# START OF Source excerpt
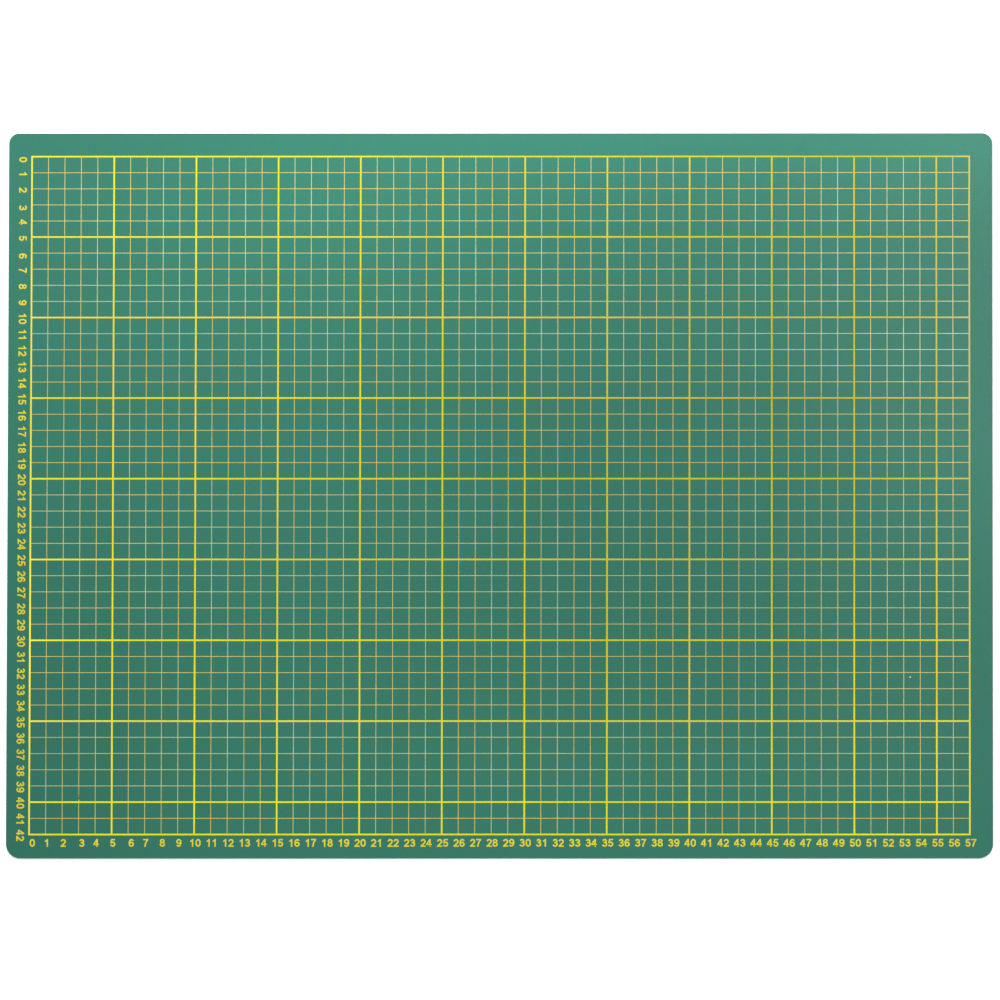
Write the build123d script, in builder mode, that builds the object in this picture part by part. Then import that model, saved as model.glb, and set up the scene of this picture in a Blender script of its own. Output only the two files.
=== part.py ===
from build123d import *
import os

# Self healing cutting mat, A2 size, for leather and craft work.
# Frame: origin at the centre of the underside, +X along the 57 cm side,
# +Y towards the end of the left scale that is numbered 0, +Z out of the printed face.
# All lengths in millimetres.

# ---------------------------------------------------------------- driving dimensions
MAT_LENGTH = 598.0  # along X
MAT_WIDTH = 449.0  # along Y
FAR_CORNER_RADIUS = 6.2  # plan radius of the two corners at +Y
NEAR_CORNER_RADIUS = 8.9  # plan radius of the two corners at -Y
EDGE_ROUND = 0.3  # soft arris of the two outer plies

BOTTOM_PLY = 0.7  # green, soft
INNER_PLY = 0.5  # white, one each side of the core
CORE_PLY = 0.6  # hard middle ply
TOP_PLY = 0.7  # green, soft, printed
MAT_THICKNESS = BOTTOM_PLY + 2 * INNER_PLY + CORE_PLY + TOP_PLY

PITCH = 10.0  # one centimetre
BOLD_EVERY = 5  # centimetres from one bold line to the next
COLUMNS = 57  # centimetres along X
ROWS = 42  # centimetres along Y
GRID_LENGTH = COLUMNS * PITCH
GRID_WIDTH = ROWS * PITCH

INK = 0.04  # how far the print stands proud of the face
BOLD_LINE = 1.0  # width of the border and of the 5 cm lines
FINE_LINE = 0.36  # width of the 1 cm lines

DIGIT_HEIGHT = 4.7
DIGIT_WIDTH = 3.06
STROKE = 0.76
DIGIT_ADVANCE = 3.63  # from one digit to the next in a number
BOTTOM_SCALE_DROP = 5.15  # from the border's centre line to the middle of the numbers
LEFT_SCALE_DROP = 5.35
SHIFT_TWO_DIGITS = 0.6  # how far a number's middle lies past its line
SHIFT_ONE_DIGIT = 0.75
SHIFT_ODD_BOTTOM = 2.0  # numbers 0, 3 and 6 lie further past their lines
SHIFT_ODD_LEFT = 1.85
ODD_NUMBERS = (0, 3, 6)

os.makedirs("parts", exist_ok=True)

# ---------------------------------------------------------------- the five plies
# All five are cut together, so they share one outline.
with BuildSketch() as mat_outline:
    Rectangle(MAT_LENGTH, MAT_WIDTH)
    fillet(mat_outline.vertices().group_by(Axis.Y)[-1], radius=FAR_CORNER_RADIUS)
    fillet(mat_outline.vertices().group_by(Axis.Y)[0], radius=NEAR_CORNER_RADIUS)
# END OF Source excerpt
▸ **Required work**: From the data, collect all lines where the string "that" appears.

▸ **Response**:
Write the build123d script, in builder mode, that builds the object in this picture part by part. Then import that model, saved as model.glb, and set up the scene of this picture in a Blender script of its own. Output only the two files.
# +Y towards the end of the left scale that is numbered 0, +Z out of the printed face.